A bright neon red sign hung outside my elementary school guidance counselor’s office. In delicate letterings, it laid out the steps one ought to take if their feelings had been hurt. The first steps outlined various combinations of having open conversations with the other person and being honest about your feelings.
The final step, however, was highlighted in neon yellow and big bold letters: Step 5: Be the bigger person. Forgive, and move on.
“Be the bigger person. Forgive, and move on,” I whispered these words to myself over and over again, ingraining them in my heart.
At first, it was easy to follow this directive — to forgive and forget. It was easy to forgive the boy in my second-grade class who made fun of me because I was Indian; after all, he didn’t know any better. It was easy to forgive the girls in middle school who didn’t let me dance with them in our Street Jam performance because I was the new girl in the class; after all, they didn’t know any better.
But as I grew older and learned to distinguish the difference between intention and action, it became harder and harder to leap over my feelings and move on.
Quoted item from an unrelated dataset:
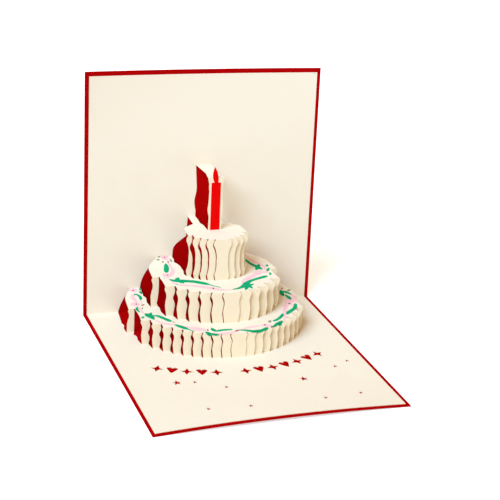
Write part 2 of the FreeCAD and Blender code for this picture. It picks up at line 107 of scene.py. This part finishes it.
# Table top
# A plain white sweep under the card. It takes the card's soft shadow, and shows white to the
# camera and in any gloss.
TABLE_REACH = 4.0
TABLE_SIDES = 64
TABLE_WHITE = (0.9, 0.9, 0.9, 1.0)
TABLE_ROUGHNESS = 0.9
TABLE_GLOSS = 0.1
TABLE_LIFT = 0.6
PURE_WHITE = (1.0, 1.0, 1.0, 1.0)


def new_material(name):
    """A material with its shader, ready for more nodes."""
    material = bpy.data.materials.new(name)
    material.use_nodes = True
    return material, material.node_tree.nodes, material.node_tree.links


def placed_mesh(name, bm):
    """An object made from a finished bmesh."""
    mesh = bpy.data.meshes.new(name)
    bm.to_mesh(mesh)
    bm.free()
    piece = bpy.data.objects.new(name, mesh)
    bpy.context.scene.collection.objects.link(piece)
    return piece


bm = bmesh.new()
bmesh.ops.create_circle(bm, cap_ends=True, segments=TABLE_SIDES, radius=TABLE_REACH)
table_top = placed_mesh("table_top", bm)
table_top.location.z = cad_low.z
material, nodes, links = new_material("white_table")
shader = nodes["Principled BSDF"]
shader.inputs["Base Color"].default_value = TABLE_WHITE
shader.inputs["Roughness"].default_value = TABLE_ROUGHNESS
shader.inputs["Specular IOR Level"].default_value = TABLE_GLOSS
shader.inputs["Emission Color"].default_value = PURE_WHITE
paths = nodes.new("ShaderNodeLightPath")
seen = nodes.new("ShaderNodeMath")
seen.operation = "MAXIMUM"
links.new(paths.outputs["Is Camera Ray"], seen.inputs[0])
links.new(paths.outputs["Is Glossy Ray"], seen.inputs[1])
lift = nodes.new("ShaderNodeMath")
lift.operation = "MULTIPLY"
lift.inputs[1].default_value = TABLE_LIFT
links.new(seen.outputs[0], lift.inputs[0])
links.new(lift.outputs[0], shader.inputs["Emission Strength"])
table_top.data.materials.append(material)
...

Not only was I finding it more difficult to forgive others but also to forgive myself and move on, especially as my expectations from both others and myself grew more demanding. I developed a deep fear of getting in trouble and upsetting others. If I did, I knew I’d have to tussle with my own inner guilt — a reckoning that I found deeply troubling.
My tendency to ruminate over the difference between intention and action and overthinking whether I could expect someone to know better and eventually, do better is not well taken in a culture that prizes forgiveness. An unwillingness to move past our own feelings and forgive is often seen as a sign of arrogance and pride. It’s unpopular to posit that sometimes, it’s okay to prioritize your mental and emotional well-being over the disconcerting sentiments of another person — after all, most ethical tenets seem to suggest that in order to become the best versions of ourselves, we must be better than our worst embitterments.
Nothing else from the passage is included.